Light, sweet crude for June delivery dipped 83 cents to settle at 58.02 U.S. dollars a barrel on the New York Mercantile Exchange.

Contract price rose to 59.90 dollars a barrel in early trading after the weekly report from the U.S. Energy Department showed crude supplies fell 4.63 million barrels in the week ended May 8. Analysts had expected an increase of 1 million barrels.

But oil prices pulled back along as the U.S. stock market plunged on a weaker-than-expected retail sale report. Demand concern weighed on the market as investors worried that rising unemployment rate and falling home values would cut further into consumer spending.

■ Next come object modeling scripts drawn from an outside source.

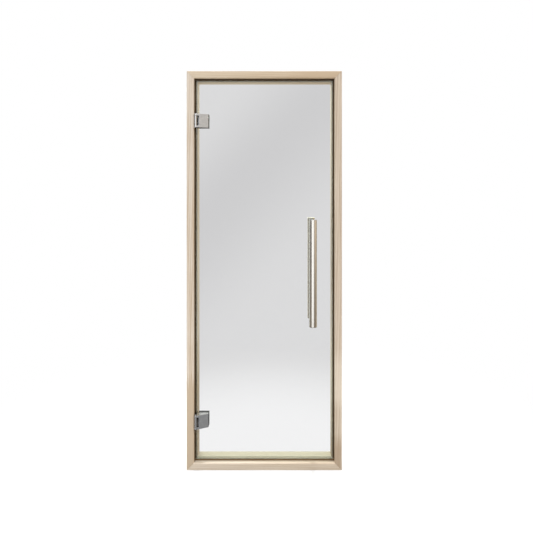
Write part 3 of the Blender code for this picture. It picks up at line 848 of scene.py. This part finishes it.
def makeFloor():
    half = studio["floorSize"] / 2
    bm = bmesh.new()
    corners = ((-half, -half, 0), (half, -half, 0), (half, half, 0), (-half, half, 0))
    bm.faces.new([bm.verts.new(point) for point in corners])
    floor = makeObject("studioFloor", bm, (0, 0, cadBox[0].z - 0.5 * mm))
    material, tree = newMaterial("paintedFloor")
    coords = addNode(tree, "TexCoord").outputs["Object"]
    away = addNode(tree, "VectorMath", {0: coords}, operation="LENGTH").outputs["Value"]
    cover = addNode(tree, "MapRange", {
        "Value": away, "From Min": studio["floorNear"], "From Max": studio["floorFar"],
        "To Min": 1.0, "To Max": 0.0,
    }, interpolation_type="SMOOTHSTEP").outputs["Result"]
    rays = addNode(tree, "LightPath").outputs
    paint = addNode(tree, "BsdfDiffuse", {"Color": linear(studio["floorPaint"])}).outputs[0]
    dull = addNode(tree, "BsdfDiffuse", {"Color": linear(studio["floorMirrored"])}).outputs[0]
    light = addNode(tree, "Emission", {"Strength": studio["floorCamera"]}).outputs[0]
    pool = addNode(tree, "Emission", {
        "Color": linear(studio["poolTone"]), "Strength": studio["poolLight"],
    }).outputs[0]
    seen = addNode(tree, "AddShader", {0: paint, 1: light}).outputs[0]
    plain = addNode(tree, "MixShader", {0: rays["Is Camera Ray"], 1: paint, 2: seen}).outputs[0]
    mirrored = addNode(tree, "MixShader", {0: rays["Is Glossy Ray"], 1: plain, 2: dull}).outputs[0]
    behind = addNode(tree, "MixShader", {0: rays["Is Transmission Ray"], 1: mirrored, 2: pool}).outputs[0]
    gone = addNode(tree, "BsdfTransparent").outputs[0]
    finishMaterial(tree, addNode(tree, "MixShader", {0: cover, 1: gone, 2: behind}).outputs[0])
    floor.data.materials.append(material)


def makeRoom(tree, parts):
    # what lights the door: dim walls, then each brighter part laid over them with soft sides
    colour = linear(studio["leftTone"])
    for tone, strength, sides in studio["room"]:
        share = 1.0
        for axis, dark, lit in sides:
            side = addNode(tree, "MapRange", {
                "Value": parts[axis], "From Min": dark, "From Max": lit,
            }, interpolation_type="SMOOTHSTEP").outputs["Result"]
            share = addNode(tree, "Math", {0: side, 1: share}, operation="MULTIPLY").outputs[0]
        light = (*[part * strength for part in linear(tone)[:3]], 1)
        colour = addNode(tree, "MixRGB", {"Fac": share, "Color1": colour, "Color2": light}).outputs[0]
    return colour


def makeBackdrop(tree, parts):
    # tone by the slope of a line of sight, right and down against away, so that the shade runs slantwise
    slant = addNode(tree, "Math", {0: parts["X"], 1: parts["Z"]}, operation="SUBTRACT").outputs[0]
    slope = addNode(tree, "Math", {0: slant, 1: parts["Y"]}, operation="DIVIDE").outputs[0]
    place = addNode(tree, "MapRange", {
        "Value": slope, "From Min": -studio["slopeSpan"], "From Max": studio["slopeSpan"],
    }).outputs["Result"]
    stops = [(0.5 + slope / studio["slopeSpan"] / 2, tone) for slope, tone in studio["backdrop"]]
    ramp = addNode(tree, "ValToRGB", {"Fac": place}, stops=stops)
    ramp.color_ramp.interpolation = "EASE"
    return ramp.outputs["Color"]


def makeWorld():
    world = bpy.data.worlds.new("studioWorld")
    scene.world = world
    world.use_nodes = True
    tree = world.node_tree
    tree.nodes.clear()
    direction = addNode(tree, "TexCoord").outputs["Generated"]
    parts = addNode(tree, "SeparateXYZ", {0: direction}).outputs
    rays = addNode(tree, "LightPath").outputs
    light = addNode(tree, "Background", {"Color": makeRoom(tree, parts)}).outputs[0]
    behind = addNode(tree, "Background", {"Color": makeBackdrop(tree, parts)}).outputs[0]
    white = addNode(tree, "Background", {"Color": (1, 1, 1, 1)}).outputs[0]
    through = addNode(tree, "MixShader", {0: rays["Is Transmission Ray"], 1: light, 2: behind}).outputs[0]
    seen = addNode(tree, "MixShader", {0: rays["Is Camera Ray"], 1: through, 2: white}).outputs[0]
    output = tree.nodes.new("ShaderNodeOutputWorld")
    tree.links.new(seen, output.inputs["Surface"])


def makeLamp():
    lamp = bpy.data.lights.new("overheadLamp", "SUN")
    lamp.color = linear(studio["lampTone"])[:3]
    lamp.energy = studio["lampStrength"]
    lamp.angle = math.radians(studio["lampAngle"])
    forward, aside = (math.radians(angle) for angle in studio["lampTilt"])
    holder = bpy.data.objects.new("overheadLamp", lamp)
    holder.rotation_euler = (forward, -aside, 0)
    scene.collection.objects.link(holder)


def makeCamera():
    # the photograph is square on, with the lens axis high and left of the picture's middle
    view = {
        "place": (0.089, -1.935, 1.2776),
        "imageSide": 533,
        "focalPixels": 421.5,
        "axisPixel": (284, 186.95),
        "sensor": 36.0,
    }
    data = bpy.data.cameras.new("camera")
    data.sensor_width = view["sensor"]
    data.lens = view["sensor"] * view["focalPixels"] / view["imageSide"]
    data.shift_x = 0.5 - view["axisPixel"][0] / view["imageSide"]
    data.shift_y = view["axisPixel"][1] / view["imageSide"] - 0.5
    camera = bpy.data.objects.new("camera", data)
    camera.location = view["place"]
    camera.rotation_euler = (math.radians(90), 0, 0)
    scene.collection.objects.link(camera)
    scene.camera = camera


makeFloor()
makeWorld()
makeLamp()
makeCamera()
print("studio made")
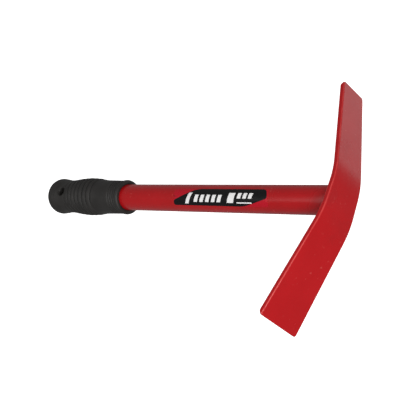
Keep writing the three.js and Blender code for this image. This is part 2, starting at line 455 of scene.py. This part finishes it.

Current U.S. daily fuel demand averaged 18.2 million barrels in the four weeks ended May 8, the lowest consumption level since May 1999, according to the Energy Department report.

Meanwhile, OPEC lowered again its forecast for world oil demand in 2009. Global oil consumption will contract by 1.57 million barrels a day this year to 84.03 million barrels, according to an OPEC report released Wednesday. That’s 150,000 barrels lower than the April forecast.

In London, Brent crude for June delivery fell 60 cents to 57.34dollars a barrel on the ICE Futures Exchange.